◆ Problem statement ◆
Look below for the line containing "const cane = new THREE.Group();" and the line containing "pasted round it."; repeat exactly those two lines and all lines between them, and nothing else.

◆ Rows from a 3D modeling dataset ◆
*****
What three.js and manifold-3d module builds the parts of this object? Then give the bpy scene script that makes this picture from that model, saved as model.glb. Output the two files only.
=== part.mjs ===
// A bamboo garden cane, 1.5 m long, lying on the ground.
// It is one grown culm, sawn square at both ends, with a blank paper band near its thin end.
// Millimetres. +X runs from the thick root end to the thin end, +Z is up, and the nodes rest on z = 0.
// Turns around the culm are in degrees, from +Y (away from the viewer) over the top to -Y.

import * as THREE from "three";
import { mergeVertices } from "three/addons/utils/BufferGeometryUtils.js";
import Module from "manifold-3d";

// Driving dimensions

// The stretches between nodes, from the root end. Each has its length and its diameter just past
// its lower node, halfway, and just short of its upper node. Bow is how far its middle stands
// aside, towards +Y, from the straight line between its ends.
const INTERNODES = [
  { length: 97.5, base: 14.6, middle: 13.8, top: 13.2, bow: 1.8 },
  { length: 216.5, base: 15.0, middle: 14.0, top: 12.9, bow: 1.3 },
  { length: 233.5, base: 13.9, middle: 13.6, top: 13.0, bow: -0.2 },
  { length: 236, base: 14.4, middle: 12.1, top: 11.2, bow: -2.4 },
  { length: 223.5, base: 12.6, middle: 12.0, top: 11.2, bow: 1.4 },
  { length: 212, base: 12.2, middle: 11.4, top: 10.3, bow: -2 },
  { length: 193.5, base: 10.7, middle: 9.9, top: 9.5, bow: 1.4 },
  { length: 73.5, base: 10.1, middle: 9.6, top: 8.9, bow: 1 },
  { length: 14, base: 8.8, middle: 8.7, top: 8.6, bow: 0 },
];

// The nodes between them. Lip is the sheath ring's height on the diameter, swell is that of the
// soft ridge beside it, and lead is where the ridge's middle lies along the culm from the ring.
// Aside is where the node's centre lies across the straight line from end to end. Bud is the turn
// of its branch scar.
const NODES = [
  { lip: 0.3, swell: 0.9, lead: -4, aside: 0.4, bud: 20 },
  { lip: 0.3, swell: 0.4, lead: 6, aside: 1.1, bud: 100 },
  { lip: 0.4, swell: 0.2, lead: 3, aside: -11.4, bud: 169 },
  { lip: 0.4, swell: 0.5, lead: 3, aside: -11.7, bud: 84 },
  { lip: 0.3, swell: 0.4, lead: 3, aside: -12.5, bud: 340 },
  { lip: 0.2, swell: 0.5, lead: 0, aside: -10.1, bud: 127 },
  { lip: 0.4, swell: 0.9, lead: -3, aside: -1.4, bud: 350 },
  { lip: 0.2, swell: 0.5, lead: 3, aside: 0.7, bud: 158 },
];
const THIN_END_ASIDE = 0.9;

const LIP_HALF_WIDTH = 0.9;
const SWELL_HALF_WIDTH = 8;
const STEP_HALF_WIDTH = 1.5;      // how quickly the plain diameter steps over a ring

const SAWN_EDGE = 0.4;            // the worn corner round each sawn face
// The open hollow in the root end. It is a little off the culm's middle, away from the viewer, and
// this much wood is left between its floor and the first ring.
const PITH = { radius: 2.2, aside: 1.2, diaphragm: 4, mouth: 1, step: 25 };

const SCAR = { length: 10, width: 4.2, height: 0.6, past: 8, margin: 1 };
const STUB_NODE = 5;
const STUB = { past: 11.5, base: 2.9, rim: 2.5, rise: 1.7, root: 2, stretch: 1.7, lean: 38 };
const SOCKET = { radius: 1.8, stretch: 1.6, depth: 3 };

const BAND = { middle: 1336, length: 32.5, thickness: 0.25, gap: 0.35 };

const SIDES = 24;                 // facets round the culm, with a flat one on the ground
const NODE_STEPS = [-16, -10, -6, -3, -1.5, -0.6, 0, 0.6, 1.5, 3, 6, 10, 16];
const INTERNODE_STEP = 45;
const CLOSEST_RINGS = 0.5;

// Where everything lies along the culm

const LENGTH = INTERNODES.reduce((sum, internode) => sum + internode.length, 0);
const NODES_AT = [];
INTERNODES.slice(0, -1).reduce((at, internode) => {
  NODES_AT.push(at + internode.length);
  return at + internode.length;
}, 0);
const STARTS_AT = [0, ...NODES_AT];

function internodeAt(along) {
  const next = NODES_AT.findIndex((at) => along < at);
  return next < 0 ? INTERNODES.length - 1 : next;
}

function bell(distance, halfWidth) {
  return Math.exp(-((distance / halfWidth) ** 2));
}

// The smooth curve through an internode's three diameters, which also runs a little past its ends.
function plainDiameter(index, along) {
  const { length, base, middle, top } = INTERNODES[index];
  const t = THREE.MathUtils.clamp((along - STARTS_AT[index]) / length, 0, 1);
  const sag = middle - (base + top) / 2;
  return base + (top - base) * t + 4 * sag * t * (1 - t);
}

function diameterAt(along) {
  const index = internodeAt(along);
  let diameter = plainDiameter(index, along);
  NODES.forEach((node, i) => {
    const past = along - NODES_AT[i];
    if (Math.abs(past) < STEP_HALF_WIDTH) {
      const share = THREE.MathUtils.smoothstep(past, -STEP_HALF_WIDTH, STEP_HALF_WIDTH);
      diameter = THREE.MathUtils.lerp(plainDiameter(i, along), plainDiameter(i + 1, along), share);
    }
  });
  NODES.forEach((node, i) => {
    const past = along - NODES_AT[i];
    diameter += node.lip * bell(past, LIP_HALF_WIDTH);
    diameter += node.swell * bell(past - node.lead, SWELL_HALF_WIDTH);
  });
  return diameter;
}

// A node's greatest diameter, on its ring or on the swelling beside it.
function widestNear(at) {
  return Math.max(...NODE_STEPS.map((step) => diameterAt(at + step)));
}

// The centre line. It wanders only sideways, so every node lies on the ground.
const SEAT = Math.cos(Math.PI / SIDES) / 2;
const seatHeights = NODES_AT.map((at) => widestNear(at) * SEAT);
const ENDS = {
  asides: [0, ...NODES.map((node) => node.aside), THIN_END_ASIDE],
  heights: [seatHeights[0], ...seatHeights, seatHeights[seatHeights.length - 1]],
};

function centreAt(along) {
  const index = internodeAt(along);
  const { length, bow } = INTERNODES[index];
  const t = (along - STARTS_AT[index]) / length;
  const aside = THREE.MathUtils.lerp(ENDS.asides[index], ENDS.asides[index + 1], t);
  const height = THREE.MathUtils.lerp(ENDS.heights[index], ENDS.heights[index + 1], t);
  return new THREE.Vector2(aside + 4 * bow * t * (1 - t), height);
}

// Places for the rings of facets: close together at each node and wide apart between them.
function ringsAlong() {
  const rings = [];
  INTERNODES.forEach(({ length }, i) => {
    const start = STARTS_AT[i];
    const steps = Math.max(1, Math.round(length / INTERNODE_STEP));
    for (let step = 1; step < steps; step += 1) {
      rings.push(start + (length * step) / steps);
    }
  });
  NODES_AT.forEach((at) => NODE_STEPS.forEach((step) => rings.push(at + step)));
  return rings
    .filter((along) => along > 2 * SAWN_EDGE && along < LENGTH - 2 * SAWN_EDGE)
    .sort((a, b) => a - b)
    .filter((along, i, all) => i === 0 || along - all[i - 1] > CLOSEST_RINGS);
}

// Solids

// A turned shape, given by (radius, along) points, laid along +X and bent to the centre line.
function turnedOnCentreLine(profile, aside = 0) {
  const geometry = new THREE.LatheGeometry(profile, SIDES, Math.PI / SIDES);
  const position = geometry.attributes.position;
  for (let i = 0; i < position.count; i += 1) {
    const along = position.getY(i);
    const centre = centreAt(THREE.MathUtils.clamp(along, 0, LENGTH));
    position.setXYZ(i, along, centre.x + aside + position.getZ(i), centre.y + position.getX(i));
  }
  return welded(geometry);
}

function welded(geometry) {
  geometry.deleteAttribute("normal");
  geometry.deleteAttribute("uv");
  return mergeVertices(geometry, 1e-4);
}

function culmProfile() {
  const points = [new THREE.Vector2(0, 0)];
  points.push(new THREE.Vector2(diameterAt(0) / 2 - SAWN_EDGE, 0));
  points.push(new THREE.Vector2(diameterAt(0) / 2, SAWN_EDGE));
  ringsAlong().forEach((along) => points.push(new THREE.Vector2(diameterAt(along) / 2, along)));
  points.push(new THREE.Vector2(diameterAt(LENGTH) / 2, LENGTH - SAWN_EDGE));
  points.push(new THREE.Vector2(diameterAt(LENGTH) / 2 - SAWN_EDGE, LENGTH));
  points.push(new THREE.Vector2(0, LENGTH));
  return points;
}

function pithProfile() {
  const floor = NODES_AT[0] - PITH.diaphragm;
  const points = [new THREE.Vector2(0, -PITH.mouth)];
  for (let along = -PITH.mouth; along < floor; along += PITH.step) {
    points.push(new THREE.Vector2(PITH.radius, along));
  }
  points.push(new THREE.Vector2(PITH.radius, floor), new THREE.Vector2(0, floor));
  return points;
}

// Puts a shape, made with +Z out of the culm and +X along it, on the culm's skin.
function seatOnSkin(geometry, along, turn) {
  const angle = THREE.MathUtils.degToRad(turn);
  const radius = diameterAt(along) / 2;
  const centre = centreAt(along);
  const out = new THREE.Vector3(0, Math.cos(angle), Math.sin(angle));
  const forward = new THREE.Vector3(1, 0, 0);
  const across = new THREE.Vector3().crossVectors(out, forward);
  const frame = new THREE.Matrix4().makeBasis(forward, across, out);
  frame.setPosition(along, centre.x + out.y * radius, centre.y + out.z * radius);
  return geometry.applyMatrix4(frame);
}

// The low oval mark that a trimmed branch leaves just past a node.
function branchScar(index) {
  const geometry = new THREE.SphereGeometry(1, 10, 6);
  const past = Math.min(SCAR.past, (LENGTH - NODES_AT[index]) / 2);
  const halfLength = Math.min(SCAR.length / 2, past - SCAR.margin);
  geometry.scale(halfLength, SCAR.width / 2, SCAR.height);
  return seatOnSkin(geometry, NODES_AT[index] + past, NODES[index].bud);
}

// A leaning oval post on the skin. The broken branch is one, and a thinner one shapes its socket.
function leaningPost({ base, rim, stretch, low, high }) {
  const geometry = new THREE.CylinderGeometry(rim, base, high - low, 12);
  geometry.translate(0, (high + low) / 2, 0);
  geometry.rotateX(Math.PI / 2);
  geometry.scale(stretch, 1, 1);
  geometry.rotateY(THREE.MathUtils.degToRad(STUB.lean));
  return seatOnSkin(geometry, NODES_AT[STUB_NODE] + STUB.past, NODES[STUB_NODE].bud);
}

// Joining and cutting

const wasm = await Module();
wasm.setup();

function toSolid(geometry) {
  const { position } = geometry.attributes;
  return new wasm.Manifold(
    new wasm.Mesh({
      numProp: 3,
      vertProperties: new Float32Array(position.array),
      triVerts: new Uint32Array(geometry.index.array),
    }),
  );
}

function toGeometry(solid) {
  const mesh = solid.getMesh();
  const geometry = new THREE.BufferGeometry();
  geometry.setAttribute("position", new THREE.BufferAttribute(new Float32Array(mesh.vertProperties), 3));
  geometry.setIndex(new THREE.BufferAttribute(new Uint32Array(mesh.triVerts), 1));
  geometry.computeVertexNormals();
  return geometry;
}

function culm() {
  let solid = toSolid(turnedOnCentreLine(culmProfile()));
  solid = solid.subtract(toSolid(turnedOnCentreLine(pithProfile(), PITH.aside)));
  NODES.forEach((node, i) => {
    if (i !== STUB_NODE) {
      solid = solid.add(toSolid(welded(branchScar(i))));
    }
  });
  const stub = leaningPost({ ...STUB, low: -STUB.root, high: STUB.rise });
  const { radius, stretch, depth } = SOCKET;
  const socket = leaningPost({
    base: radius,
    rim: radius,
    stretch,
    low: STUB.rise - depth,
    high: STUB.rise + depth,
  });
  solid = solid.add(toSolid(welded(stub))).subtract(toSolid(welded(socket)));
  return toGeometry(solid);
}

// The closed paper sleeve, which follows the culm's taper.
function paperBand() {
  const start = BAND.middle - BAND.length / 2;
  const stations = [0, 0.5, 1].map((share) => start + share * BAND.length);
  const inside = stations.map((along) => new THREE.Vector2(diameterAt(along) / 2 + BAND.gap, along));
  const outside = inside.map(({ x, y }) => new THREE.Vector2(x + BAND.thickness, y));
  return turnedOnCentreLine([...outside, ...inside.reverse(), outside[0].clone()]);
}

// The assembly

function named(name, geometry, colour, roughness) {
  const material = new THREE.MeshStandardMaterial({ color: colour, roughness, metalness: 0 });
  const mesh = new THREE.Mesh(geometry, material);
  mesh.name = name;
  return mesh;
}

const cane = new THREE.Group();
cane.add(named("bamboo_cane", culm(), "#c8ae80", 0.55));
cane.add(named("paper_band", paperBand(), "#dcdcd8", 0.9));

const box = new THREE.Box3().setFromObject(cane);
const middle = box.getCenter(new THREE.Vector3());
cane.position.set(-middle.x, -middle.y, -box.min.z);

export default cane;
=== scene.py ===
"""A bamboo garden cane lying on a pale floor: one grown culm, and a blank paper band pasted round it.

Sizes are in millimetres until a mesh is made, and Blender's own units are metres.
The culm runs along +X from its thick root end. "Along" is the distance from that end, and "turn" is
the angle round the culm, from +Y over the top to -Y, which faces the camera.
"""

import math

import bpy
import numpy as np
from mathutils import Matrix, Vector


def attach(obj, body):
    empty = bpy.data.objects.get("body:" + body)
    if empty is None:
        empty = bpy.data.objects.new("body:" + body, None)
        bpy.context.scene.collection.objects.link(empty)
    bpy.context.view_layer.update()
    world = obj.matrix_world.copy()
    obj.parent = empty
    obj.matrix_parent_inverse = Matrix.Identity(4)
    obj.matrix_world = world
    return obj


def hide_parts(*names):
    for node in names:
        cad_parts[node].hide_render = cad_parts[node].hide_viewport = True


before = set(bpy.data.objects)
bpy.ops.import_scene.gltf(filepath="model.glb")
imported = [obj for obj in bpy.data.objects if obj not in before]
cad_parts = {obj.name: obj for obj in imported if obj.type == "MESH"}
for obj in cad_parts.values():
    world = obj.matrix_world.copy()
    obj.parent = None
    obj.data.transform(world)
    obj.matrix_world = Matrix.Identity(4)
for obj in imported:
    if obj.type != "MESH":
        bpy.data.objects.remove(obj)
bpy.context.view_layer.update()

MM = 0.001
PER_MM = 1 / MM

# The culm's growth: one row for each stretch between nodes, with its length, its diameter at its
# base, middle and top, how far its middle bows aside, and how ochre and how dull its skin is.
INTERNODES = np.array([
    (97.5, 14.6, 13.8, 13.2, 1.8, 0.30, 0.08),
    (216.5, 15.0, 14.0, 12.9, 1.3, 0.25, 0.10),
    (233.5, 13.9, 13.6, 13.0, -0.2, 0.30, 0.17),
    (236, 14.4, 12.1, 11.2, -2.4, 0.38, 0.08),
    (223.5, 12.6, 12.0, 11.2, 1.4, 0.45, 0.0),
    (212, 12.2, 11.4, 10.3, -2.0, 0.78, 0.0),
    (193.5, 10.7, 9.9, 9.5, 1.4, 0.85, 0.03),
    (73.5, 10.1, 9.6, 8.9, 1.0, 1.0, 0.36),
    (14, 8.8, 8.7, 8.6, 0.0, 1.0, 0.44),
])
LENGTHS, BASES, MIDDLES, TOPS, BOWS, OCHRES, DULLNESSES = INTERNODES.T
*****
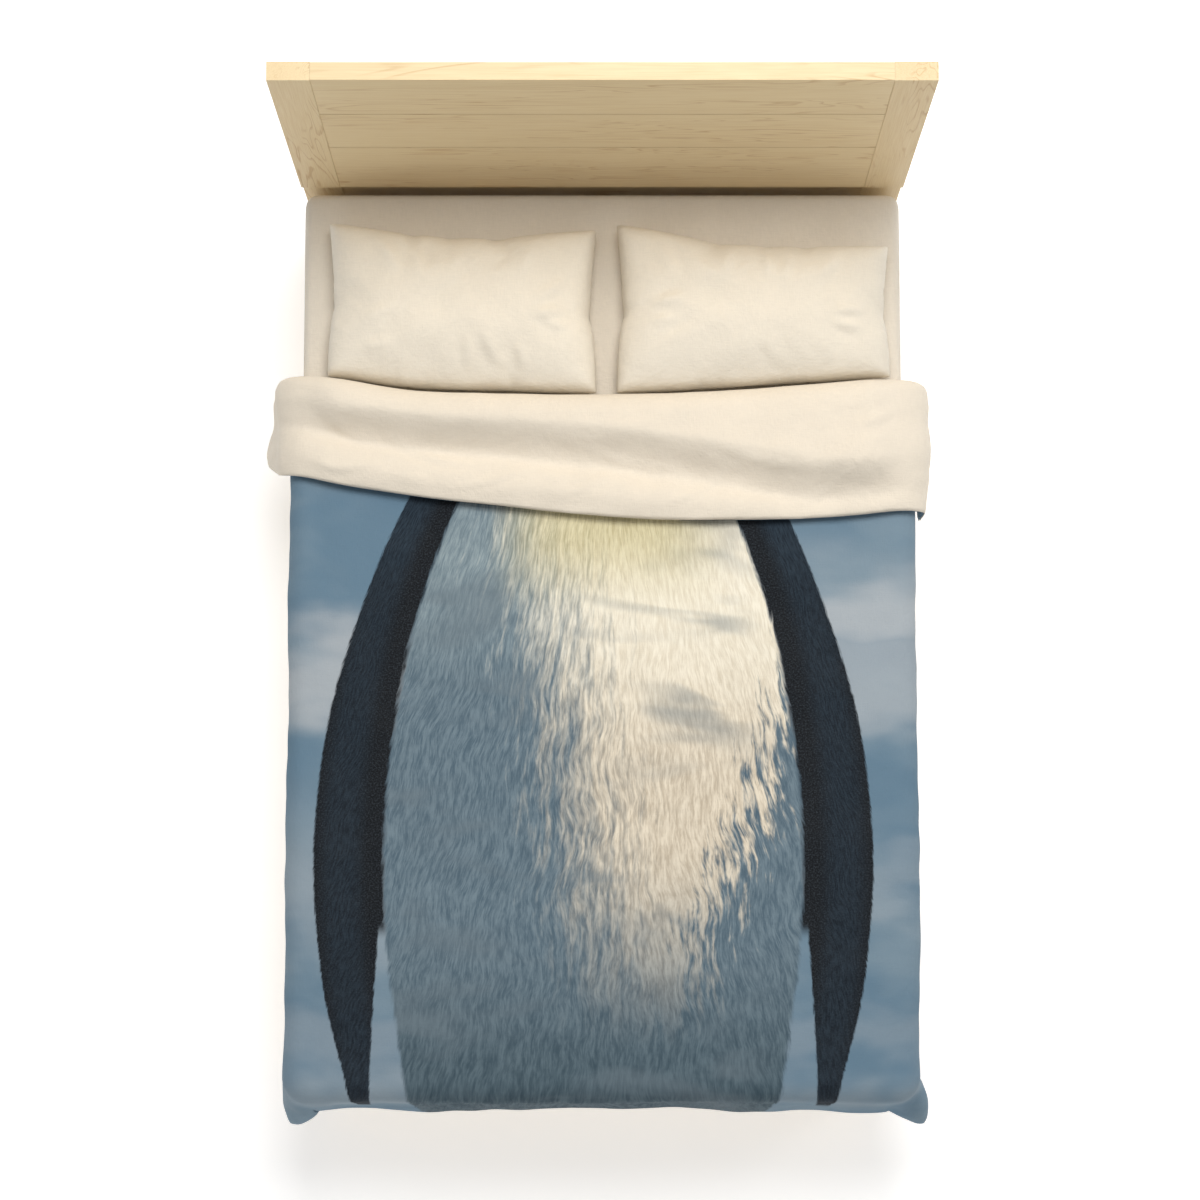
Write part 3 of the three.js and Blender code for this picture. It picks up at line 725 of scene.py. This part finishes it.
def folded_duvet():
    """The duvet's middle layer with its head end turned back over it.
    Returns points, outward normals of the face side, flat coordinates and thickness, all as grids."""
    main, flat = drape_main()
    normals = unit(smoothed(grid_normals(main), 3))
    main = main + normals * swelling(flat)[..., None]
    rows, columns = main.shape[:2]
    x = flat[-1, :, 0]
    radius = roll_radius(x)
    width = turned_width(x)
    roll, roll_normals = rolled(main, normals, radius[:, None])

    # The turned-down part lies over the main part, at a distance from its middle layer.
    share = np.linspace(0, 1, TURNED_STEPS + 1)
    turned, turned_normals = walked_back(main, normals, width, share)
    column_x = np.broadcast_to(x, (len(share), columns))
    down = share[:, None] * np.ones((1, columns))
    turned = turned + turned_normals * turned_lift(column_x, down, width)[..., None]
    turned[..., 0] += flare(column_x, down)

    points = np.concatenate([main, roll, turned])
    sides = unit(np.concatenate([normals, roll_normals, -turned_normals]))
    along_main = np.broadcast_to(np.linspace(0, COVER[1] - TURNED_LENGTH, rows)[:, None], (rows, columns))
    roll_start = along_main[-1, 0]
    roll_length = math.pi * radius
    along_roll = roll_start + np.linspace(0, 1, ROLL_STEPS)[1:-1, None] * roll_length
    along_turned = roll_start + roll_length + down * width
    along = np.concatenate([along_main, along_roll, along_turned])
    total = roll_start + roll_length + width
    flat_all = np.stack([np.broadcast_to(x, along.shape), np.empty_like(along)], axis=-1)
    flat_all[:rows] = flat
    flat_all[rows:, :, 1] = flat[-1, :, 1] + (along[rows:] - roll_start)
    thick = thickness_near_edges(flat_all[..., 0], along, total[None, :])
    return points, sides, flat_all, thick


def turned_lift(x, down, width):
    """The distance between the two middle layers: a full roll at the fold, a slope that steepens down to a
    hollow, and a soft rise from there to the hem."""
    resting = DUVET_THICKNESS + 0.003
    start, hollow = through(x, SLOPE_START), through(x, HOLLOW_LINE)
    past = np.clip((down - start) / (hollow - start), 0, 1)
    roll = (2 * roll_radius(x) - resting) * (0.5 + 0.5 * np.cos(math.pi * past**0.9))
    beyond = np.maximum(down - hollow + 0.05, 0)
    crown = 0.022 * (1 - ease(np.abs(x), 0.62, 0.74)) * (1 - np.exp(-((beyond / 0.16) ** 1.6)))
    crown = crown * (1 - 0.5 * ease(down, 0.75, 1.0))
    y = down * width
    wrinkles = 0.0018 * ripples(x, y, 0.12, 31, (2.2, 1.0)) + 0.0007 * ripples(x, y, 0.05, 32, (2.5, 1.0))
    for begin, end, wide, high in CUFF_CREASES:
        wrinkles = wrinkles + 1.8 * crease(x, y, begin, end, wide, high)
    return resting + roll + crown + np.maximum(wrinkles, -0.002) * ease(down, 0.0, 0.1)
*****
◆ Full answer ◆
const cane = new THREE.Group();
cane.add(named("bamboo_cane", culm(), "#c8ae80", 0.55));
cane.add(named("paper_band", paperBand(), "#dcdcd8", 0.9));

const box = new THREE.Box3().setFromObject(cane);
const middle = box.getCenter(new THREE.Vector3());
cane.position.set(-middle.x, -middle.y, -box.min.z);

export default cane;
=== scene.py ===
"""A bamboo garden cane lying on a pale floor: one grown culm, and a blank paper band pasted round it.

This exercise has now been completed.